CANCEL: The termination of a Brand Advocate’s business. Cancellation may be either voluntary, involuntary, or through non-renewal.
COMPENSATION PLAN: The guidelines and referenced literature for describing how Brand Advocates can generate commissions and bonuses.
CLIENT: A Customer who purchases NetQube services and does not engage in building a business or selling the service.
BRAND ADVOCATE: An individual who purchases product, generates sales and business building commissions.
LINE OF SPONSORSHIP (LOS): A report generated by NetQube that provides critical data relating to the identities of Brand Advocates, sales information, and enrollment activity of each Brand Advocate’s organization. This report contains confidential and trade secret information which is proprietary to NetQube.
ORGANIZATION: The Customers and Brand Advocates placed below a particular Brand Advocate.
OFFICIAL NETQUBE MATERIAL: Literature, audio or video tapes, and other materials developed, printed, published, and distributed by NetQubeto Brand Advocates.
PLACEMENT: Your position inside your Sponsor’s organization.

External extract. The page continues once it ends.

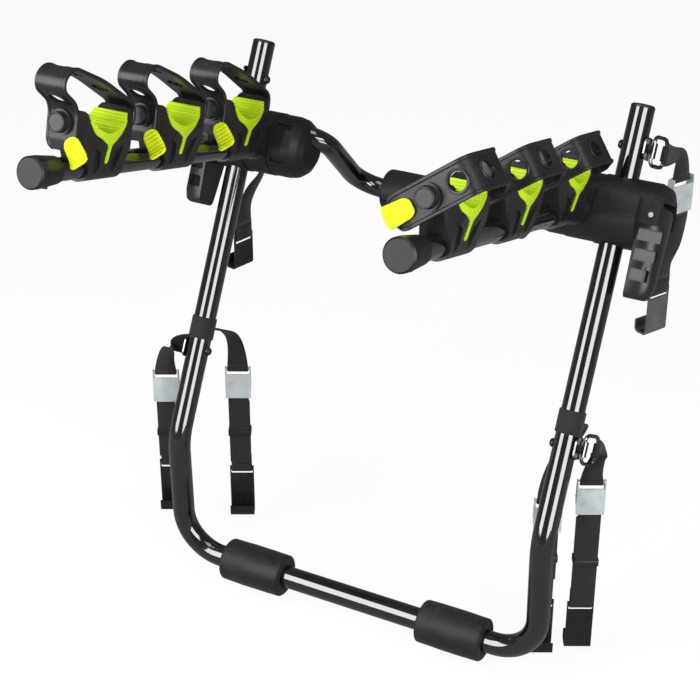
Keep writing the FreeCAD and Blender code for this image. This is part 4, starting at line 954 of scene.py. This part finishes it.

RECRUIT: For purposes of NetQube’s Conflict of Interest Policy, the term “Recruit” means the actual or attempted solicitation, enrollment, encouragement, or effort to influence in any other way, either directly, indirectly, or through a third party, another NetQube Brand Advocate or Customer to enroll or participate in another multilevel marketing, network marketing, or direct sales opportunity.
SPONSOR: A Brand Advocate who enrolls a Customer or another Brand Advocate into the Company, and is listed as the Sponsor on the Brand Advocate Agreement. The act of enrolling others and training them to become Brand Advocates is called “sponsoring.”
UPLINE: This term refers to the Brand Advocate or Brand Advocates above a particular Brand Advocate in a sponsorship line up to the Company. It is the line of sponsors that links any particular Brand Advocate to the Company.